In a remarkable step toward data sovereignty, the Declaration commits to developing African open data frameworks, underpinned by strong data governance rules:

“We shall establish a framework for African open data sets and open AI models […] ensuring security and privacy through standardized data formats, metadata, exchange protocols, and encryption standards” (§3.2.1–3.2.2).

Crucially, the Declaration also sets the stage for massive financial mobilization. A $60 billion Africa AI Fund is announced, seeking to catalyze AI infrastructure, research, and entrepreneurship:

“A $60 billion Africa AI Fund will be established, leveraging public, private, and philanthropic capital, to create a safe, inclusive, and competitive African AI economy” (§3.5.1).

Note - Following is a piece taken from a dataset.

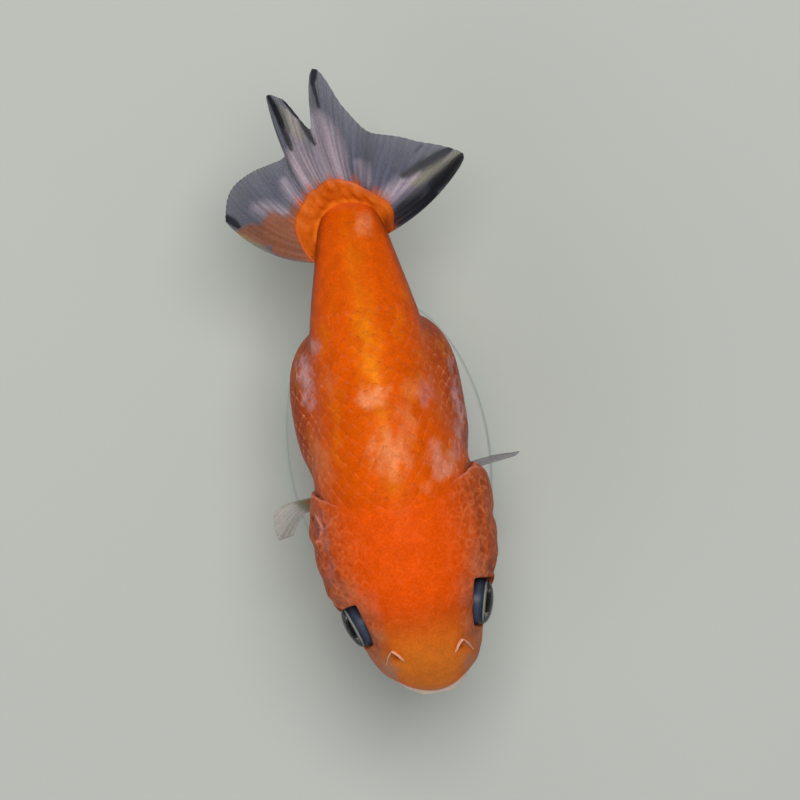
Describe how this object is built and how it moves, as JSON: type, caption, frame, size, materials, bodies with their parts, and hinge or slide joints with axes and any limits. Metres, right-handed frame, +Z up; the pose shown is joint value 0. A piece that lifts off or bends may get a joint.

This unprecedented fund will support infrastructure deployment, such as distributed high-performance computing (HPC), and regional data centers with minimized carbon footprints (§3.3.3), as well as support AI incubators, regulatory sandboxes, and innovation hubs across the continent (§3.4.1–3.4.2).

Finally, to ensure effective coordination, the Declaration creates a new pan-African governance body:

“We endorse the establishment of the Africa AI Council, under the leadership of the Smart Africa Steering Committee […] to ensure high-level engagement and strategic alignment with continental and global digital transformation efforts” (§3.7.1).

This Declaration is not merely a statement of intent: it is a collective assertion of Africa’s place in shaping the global AI order. In a geopolitical context where AI has become a vector of power and influence, this text asserts that African nations will no longer be passive users of foreign technologies but active shapers of their own digital destinies.

Too often absent from the global discourse on AI, Africa now positions itself as a normative force—articulating its own vision of equitable, ethical, and sovereign technological development. The African Declaration on Artificial Intelligence is, in every respect, a historic text.

We wish to express our warmest thanks to our founding member of the International Law Association for Artificial Intelligence (ILAAI) for Tunisia, Mr. Sami Kallel attorney at the Tunis Bar and who kindly shared this important information with us.

ILAAI, now includes leading lawyers and legal scholars from more than twenty countries across all continents. It is a community committed to the open and rigorous exchange of legal knowledge and insights around artificial intelligence. We are convinced that, in the face of a global phenomenon such as AI, our legal reflections must also be global—and not narrowly local. The African Declaration on AI is a vivid reminder of that imperative.